Película sobre la posesión sexual que nunca renuncia a las pequeñas rutinas y los rituales, Carol (2015), apenas tercer largometraje para cine hecho desde Lejos del cielo (2002) por el complejo estilista visual Todd Haynes (ninguneado por la Academia a pesar de renovar la olvidada estética melodramática a la Douglas Sirk), adapta en plan de thriller emocional la difícil novela personalísima de Patricia Highsmith (esbelto guión concentrado en lo esencial de Phyllis Nagy trabajado durante 15 años, esperando que madurara como buen vino).

Carol es una suerte de persecución metafísica que se sostiene con el suspenso de cada mirada, cada silencio, cada leve contacto entre las manos, representaciones de las partes de ese círculo que se cierra hasta la consecución del deseo y su liberación.

Haynes (apoyado por la precisa edición de Affonso Gonçalves y la soberbia fotografía de Edward Lachman, virtuoso de las atmósferas impregnadas de detalles), basa la eficacia de su dramaturgia fílmica en las miradas. Es ésta la historia de un ligue que se cuece a fuego lento, dando cada paso como si desvelara con cuidado un secreto sentimental-erótico. Así, el romance indiscreto entre Therese y Carol es una metáfora sobre el deseo y sin etiquetas. Antes de que los hombres circunstanciales de la trama importen, es la eterna amiga Abby (Sarah Paulson) la que motiva constantes cambios de punto de vista; es el contrapunto que subraya cómo Therese posee tanto el cuerpo de Carol como su alma. Y viceversa.

Pieza de cámara para voces femeninas espléndidamente ejecutada por cada una de las protagonistas, y que Haynes resuelve de forma elegante, reconstruye el ambiente 1952 increíblemente más liberal que el de hoy con idéntica intención a la que Highsmith lo describió, abriendo heridas en cada emoción y la imposibilidad de expresarlas. De ahí que haya escenas dominadas por las espaldas de las protagonistas: expresan tanto o más que los rostros emocionados; son el lado oscuro del deseo, eso indefinible y que Haynes capta con precisión. Cerca de lo magistral.

En algún momento de Mi abuela (2015), filme 10 del siempre irregular Paul Weitz (aunque apenas séptimo en solitario sin su hermano Chris), la abuela ex hippy y liberal, lesbiana en crisis emocional Elle (Lily Tomlin aprovechando esta historia hecha a la medida de su talento), comprende la íntima solidaridad que debe hacia su nieta Sage (Julia Garner), y aborda un cuidado Dodge Royal 1955, como metáfora de circular por la vida como un anacronismo literal en la neo conservadora era actual, tan políticamente correcta y a la vez profundamente represora y nihilista.

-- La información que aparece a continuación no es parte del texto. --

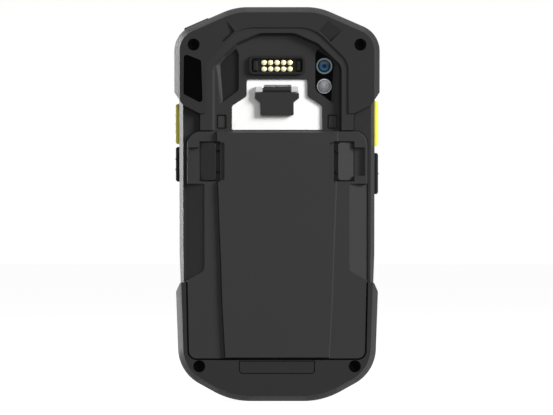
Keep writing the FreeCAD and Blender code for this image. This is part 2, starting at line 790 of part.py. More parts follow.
# Front housing, glass and display
front = core_solid.cut(block(-beyond, beyond, -beyond, split_y, -beyond, beyond))
front = front.cut(slab(inset(core_outline, wall), split_y, ledge_y))
front = joined([front] + [disc(x, z, boss_r - 0.1, split_y, ledge_y + 0.2) for x, z in screw_places()])
glass_outline = rectangle(-glass_half, glass_half, glass_low_z, glass_top_z, glass_round)
earpiece_half = 6.0
earpiece_z = glass_top_z - 4.0
front_camera_x = 14.0
front_camera_r = 2.2
fitting_back_y = display_back_y + 0.2
earpiece_block = block(-earpiece_half, earpiece_half, fitting_back_y, glass_y, earpiece_z - 1.6, earpiece_z + 1.6)
front_camera = disc(front_camera_x, earpiece_z, front_camera_r, fitting_back_y, glass_y)
front = cut(front, [
    slab(inset(glass_outline, -0.2), glass_y, beyond),
    block(-display_half - 0.2, display_half + 0.2, ledge_y - 1, glass_y + 1, display_low_z - 0.2, display_top_z + 0.2),
    earpiece_block, front_camera, dock_cut,
] + [disc(x, z, screw_r, split_y - 1, screw_end_y) for x, z in screw_places()])
save("front_housing", front)
earpiece_slot = block(-earpiece_half + 1.5, earpiece_half - 1.5, glass_y - 1, beyond, earpiece_z - 0.5, earpiece_z + 0.5)
save("touch_glass", slab(glass_outline, glass_y, glass_y + glass_thick).cut(earpiece_slot))
save("display_module", block(-display_half, display_half, display_back_y, glass_y, display_low_z, display_top_z))
save("earpiece", earpiece_block)
save("front_camera", front_camera)

# Chassis frame and electronics
frame_plate = slab(inset(core_outline, wall + 0.2), frame_back_y, display_back_y)
frame_plate = cut(frame_plate, [disc(x, z, boss_r + 0.3, -beyond, beyond) for x, z in screw_places()] + [dock_cut])
frame_boss_x = board_half - 4.0
bosses = [disc(x, z, 2.0, board_front_y, frame_back_y)
          for x in (-frame_boss_x, frame_boss_x)
          for z in (board_low_z + 6, (board_low_z + board_top_z) / 2, board_top_z - 7)]
save("chassis_frame", joined([frame_plate] + bosses))
board = joined([
    block(-board_half, board_half, board_back_y, board_front_y, board_low_z, board_top_z),
    block(-scan_engine_half - 1, scan_engine_half + 1, board_back_y, board_front_y, board_top_z, height - 5.5),
])
save("main_board", board)
can_y = well_y + well_wall + 1.0
can_half = board_half - 5.0
cans = [
    block(-can_half, can_half, can_y, board_back_y, board_low_z + 8, board_low_z + 40),
    block(-can_half, can_half, can_y, board_back_y, board_low_z + 46, cell_top_z - 5),
    block(-can_half, -4, can_y - 2.0, board_back_y, cell_top_z + 7, board_top_z - 5),
]
save("board_shields", Part.makeCompound(cans))
save("scan_engine", block(-scan_engine_half, scan_engine_half, scan_window_low_y - 1.7, board_back_y,
                          board_top_z + 3, height - 4.3))
save("scan_window", block(-scan_window_half, scan_window_half, scan_window_low_y, scan_window_high_y,
                          height - bumper_skin - wall, height - 0.8))
save("vibration_motor", disc(20, board_top_z - 23, 4.0, board_back_y - 3.0, board_back_y))
save("microphone", block(13, 17, board_back_y - 2.0, board_back_y, board_low_z + 0.5, board_low_z + 4.5))
save("loudspeaker", block(-13, 13, cavity_y, cavity_y + 6.0, 6.5, 18.5))
dock_body_low = 1.2
dock_body = block(-dock_half, dock_half, dock_low_y, dock_high_y, dock_body_low, bumper_skin + wall + 0.8)
save("dock_connector", dock_body)
dock_y = (dock_low_y + dock_high_y) / 2
pads = [Part.makeCylinder(0.8, 0.5, Vec(column * 2.2, dock_y, dock_body_low - 0.5), Vec(0, 0, 1))
        for column in range(-3, 4)]
save("dock_contacts", Part.makeCompound(pads))
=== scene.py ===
"""Dressed model of a rugged handheld data terminal that stands upright, its battery side to the camera.

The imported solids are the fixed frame. The classes below each dress one sub-assembly: they copy a node's
mesh and soften its edges as a mould does, or model a new piece from a primitive, and give it its finish.
Metres throughout; a name that ends in _mm is in millimetres.
"""
from __future__ import annotations

import json
import logging
import math
from collections.abc import Callable, Iterable, Iterator
from contextlib import contextmanager
from dataclasses import dataclass, replace
from enum import Enum

import bmesh
import bpy
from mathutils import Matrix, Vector

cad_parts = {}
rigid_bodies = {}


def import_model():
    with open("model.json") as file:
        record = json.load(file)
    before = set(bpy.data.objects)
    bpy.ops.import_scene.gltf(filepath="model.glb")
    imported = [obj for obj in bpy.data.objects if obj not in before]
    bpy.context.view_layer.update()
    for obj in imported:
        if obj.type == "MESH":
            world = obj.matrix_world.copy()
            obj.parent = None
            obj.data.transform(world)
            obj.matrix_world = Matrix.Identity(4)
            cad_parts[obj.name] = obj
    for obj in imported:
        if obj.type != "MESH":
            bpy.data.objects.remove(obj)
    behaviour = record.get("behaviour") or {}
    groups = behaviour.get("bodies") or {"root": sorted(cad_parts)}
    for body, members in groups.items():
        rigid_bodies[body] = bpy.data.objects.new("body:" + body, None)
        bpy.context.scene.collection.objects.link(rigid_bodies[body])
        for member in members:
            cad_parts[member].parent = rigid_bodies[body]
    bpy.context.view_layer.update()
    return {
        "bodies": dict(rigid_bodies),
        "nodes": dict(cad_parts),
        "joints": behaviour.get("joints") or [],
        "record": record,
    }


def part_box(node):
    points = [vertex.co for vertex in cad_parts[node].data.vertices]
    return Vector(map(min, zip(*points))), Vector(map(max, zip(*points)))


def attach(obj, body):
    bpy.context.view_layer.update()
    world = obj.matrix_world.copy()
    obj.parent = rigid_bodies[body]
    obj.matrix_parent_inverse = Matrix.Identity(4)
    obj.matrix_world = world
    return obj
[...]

Ajustado filme hecho en apenas tres semanas con presupuesto nimio (para los estándares hollywoodenses), Mi abuela es una austera road movie femenina, un juguete narrativo que se sostiene (fotografía sin artificios de Tobias Datum) con acciones que suceden casi al ritmo del kilometraje del auto, lo que permite que Sage y Elle compartan algo más allá del nexo familiar, cómo si Elle fuera una Therese Belivet envejecida, aunque vital para defender sus ideas y vida en la imagen y preocupaciones de Sage.

Weitz hace una película sobre cómo recobrar esa secreta intimidad emocional y por qué nunca debe renunciarse a la más elemental lealtad. También cerca de lo magistral.